What inspired you to create the Ivan Carter Wildlife Conservation Alliance and Carter’s W.A.R.?
After a couple of decades on the front line guiding folks through Africa, I realized that with the growing human element, there were stories that truly needed to be told. The animal conservation conflicts are growing but there are also heroes at the heart of each one, often with great solutions and yet this has seemed somehow to escape the attention of the general public. So we embarked on Carter’s W.A.R., which is a show designed to entertain, educate and to illicit an emotional response from a viewer and challenge them to step up and support our initiatives.
Our foundation is called the Ivan Carter Wildlife Conservation Alliance- with emphasis on the word alliance, we partner and support people who have been working on solutions for years and each and every one of our chosen initiatives has a partner. I believe conservation is simple- identify the hero of an issue, someone with the solution clear in their mind and then motivate a community to get them the funding and support they need to thrive!
How did you get started working in wildlife preservation?
It truly is simply an extension of a childhood love of nature and the outdoors. I love being in the field and as one matures and starts to have kids you realize that if we want our environment, ecosystems and species to endure we have to do something to make a difference and that’s my goal, to do something that makes a difference.
What is the human wildlife conflict?
It depends on where you are looking, it could be a man-eating crocodile epidemic in Mozambique, it could be the cattle lion conflict that exists in many parts of Africa, it could be the demise of species being poached for body parts to satisfy eastern cultural markets, or it could be the illegal trade of live animals for the pet trade. Each and every one of these leads to the decline in wildlife, and none of them are sustainable from a wildlife perspective. Equally each is born of one fact – there are more people on the planet every day and the wildlife is therefore under greater and greater pressure.

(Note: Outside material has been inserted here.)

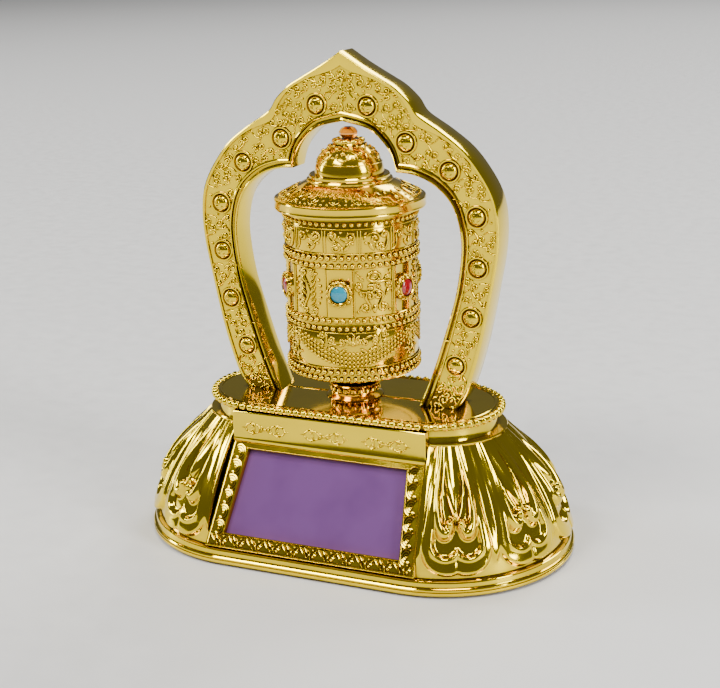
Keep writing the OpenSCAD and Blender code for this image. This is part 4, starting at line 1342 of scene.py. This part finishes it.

Poaching is, very simply put, the illegal killing of wildlife. It’s driven by one factor- wildlife value. Whether the wildlife is seen as a valuable food or the source of a valuable product, it’s simply the theft of this wildlife. For those reasons – a million tons of bushmeat is poached in the Congo Basin alone every year, 30,000 elephants are killed for their ivory to satisfy an Asian demand, and we lose a rhino every 8 hours…and this reduction in rhino numbers led to rhino horn being the most valuable commodity on
What animals are most at risk for poaching today?
There are actually a host of them and while the focus is always on rhinos, we have seen giraffes go extinct in seven African countries, and we see several hundred live baby chimps traded into the exotic pet industry every single year.
Are there laws in place today to protect against poaching? What are the consequences?
This varies a lot from country to country but yes, the very definition of the word poaching means illegal killing and so every poacher is by definition a lawbreaker. In some counties there is even a shoot to kill policy in place against poachers.
Yes, and I think it will be at the hand of man.
What can the average person do to raise awareness for endangered species and threats from poachers?
Without realizing it, every extra plastic packet we use, every extra minute of time we leave a light on, all has an effect. The plastic will be with us likely forever and the power it takes to generate running water or electricity has a huge impact. In America particularly- waste less food, it takes the same amount of energy and resources to generate food we throw away as it does food we eat!
Ivan Carter recently took a trip to Dallas, TX where he sat down with EARTHx founder, Trammell S. Crow, to further the conversation on wildlife. Stay tuned for the exciting details of a joint effort to come!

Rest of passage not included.